Stored data
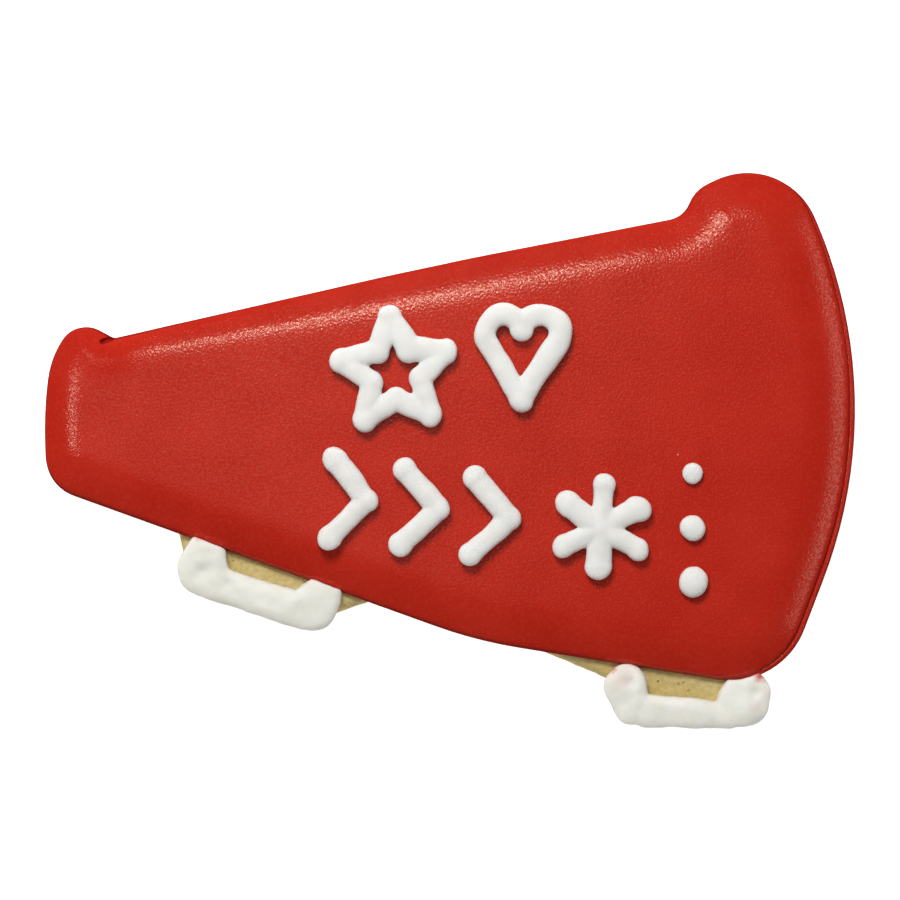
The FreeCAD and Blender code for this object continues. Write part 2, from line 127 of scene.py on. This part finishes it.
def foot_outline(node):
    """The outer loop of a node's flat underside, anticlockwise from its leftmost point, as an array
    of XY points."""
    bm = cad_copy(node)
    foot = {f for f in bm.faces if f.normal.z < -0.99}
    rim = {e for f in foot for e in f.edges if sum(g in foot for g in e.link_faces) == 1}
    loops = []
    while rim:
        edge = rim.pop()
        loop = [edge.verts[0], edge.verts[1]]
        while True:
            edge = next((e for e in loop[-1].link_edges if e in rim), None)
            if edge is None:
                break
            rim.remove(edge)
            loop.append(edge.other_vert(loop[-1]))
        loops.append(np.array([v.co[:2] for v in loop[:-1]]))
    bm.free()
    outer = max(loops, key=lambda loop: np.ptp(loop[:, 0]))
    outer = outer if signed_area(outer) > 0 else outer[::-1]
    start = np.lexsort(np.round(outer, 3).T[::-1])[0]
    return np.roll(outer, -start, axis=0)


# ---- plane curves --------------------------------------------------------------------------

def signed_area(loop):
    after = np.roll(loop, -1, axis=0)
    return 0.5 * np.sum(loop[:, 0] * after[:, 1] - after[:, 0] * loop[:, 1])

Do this
Can you write out the lines above, from the first one through the one containing "return np.roll(outer, -start, axis=0)", exactly as they appear and nothing more?

Full response
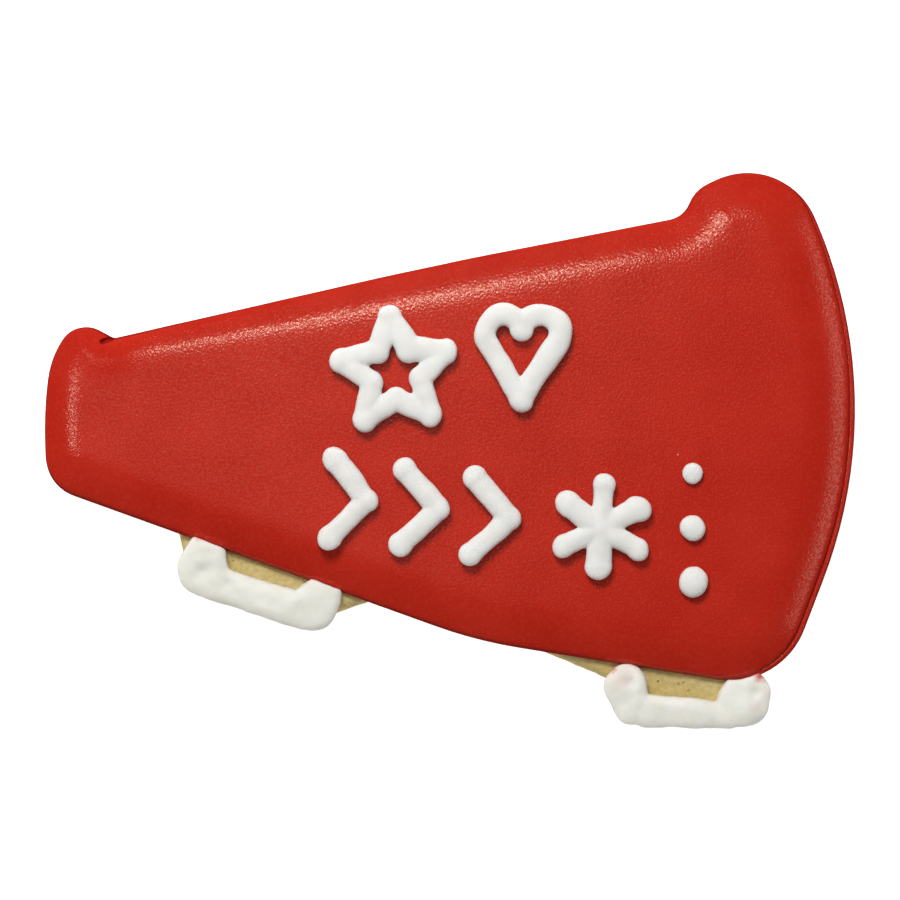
The FreeCAD and Blender code for this object continues. Write part 2, from line 127 of scene.py on. This part finishes it.
def foot_outline(node):
    """The outer loop of a node's flat underside, anticlockwise from its leftmost point, as an array
    of XY points."""
    bm = cad_copy(node)
    foot = {f for f in bm.faces if f.normal.z < -0.99}
    rim = {e for f in foot for e in f.edges if sum(g in foot for g in e.link_faces) == 1}
    loops = []
    while rim:
        edge = rim.pop()
        loop = [edge.verts[0], edge.verts[1]]
        while True:
            edge = next((e for e in loop[-1].link_edges if e in rim), None)
            if edge is None:
                break
            rim.remove(edge)
            loop.append(edge.other_vert(loop[-1]))
        loops.append(np.array([v.co[:2] for v in loop[:-1]]))
    bm.free()
    outer = max(loops, key=lambda loop: np.ptp(loop[:, 0]))
    outer = outer if signed_area(outer) > 0 else outer[::-1]
    start = np.lexsort(np.round(outer, 3).T[::-1])[0]
    return np.roll(outer, -start, axis=0)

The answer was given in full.